If the bankruptcy code provided for a cramdown for residential real estate, the creditable threat of it might lead to a mass produced mortgage modification wave with the consent of lenders in distressed real estate markets like these. But, it doesn't, thanks in part to the recalcitrance of people like Colorado Senator Bennet. So, tens of millions of people with upside down homes will soldier on with no incentive to make money. No amount of tax cuts can create an incentive to encourage people to maximize their productive earnings if creditors are in a position to immediately take all the tax savings away.

The priority that the tax code gives to child support and maintenance also creates a strong economic incentive for couples to divorce and shield some income from creditors (and squeeze out other garnishments of wages).
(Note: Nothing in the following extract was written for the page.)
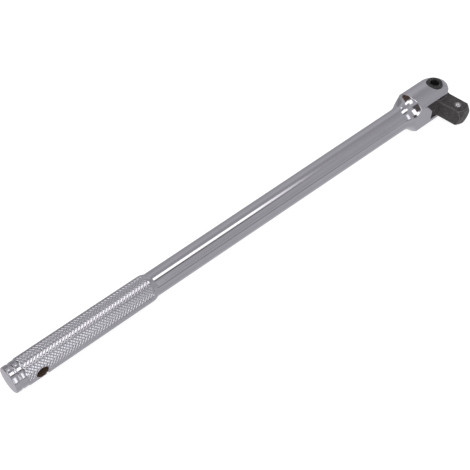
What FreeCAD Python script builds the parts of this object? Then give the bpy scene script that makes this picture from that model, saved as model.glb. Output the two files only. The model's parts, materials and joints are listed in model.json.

Add to that the pressures that economic strife already places on families, and the situation becomes corrosive to families (althought this may be a ticking time bomb, right now, people can't afford to move out and form new households or hire divorce lawyers, so divorces are temporarily down).

There is really very little chance that the real estate in Nevada or California or Arizona or Florida will recover to their previously price levels any time soon either. Real estate in all of those states was grossly inflated by a price bubble that was deeply out of touch with any reality based measures.

If banks actively seek to enforce deficiency judgments against Nevada home owners, it isn't unthinkable that a third of more of all Nevadans could go bankrupt. A handful of banks are the beneficial owners of the lion's share of the real estate in Las Vegas and Reno.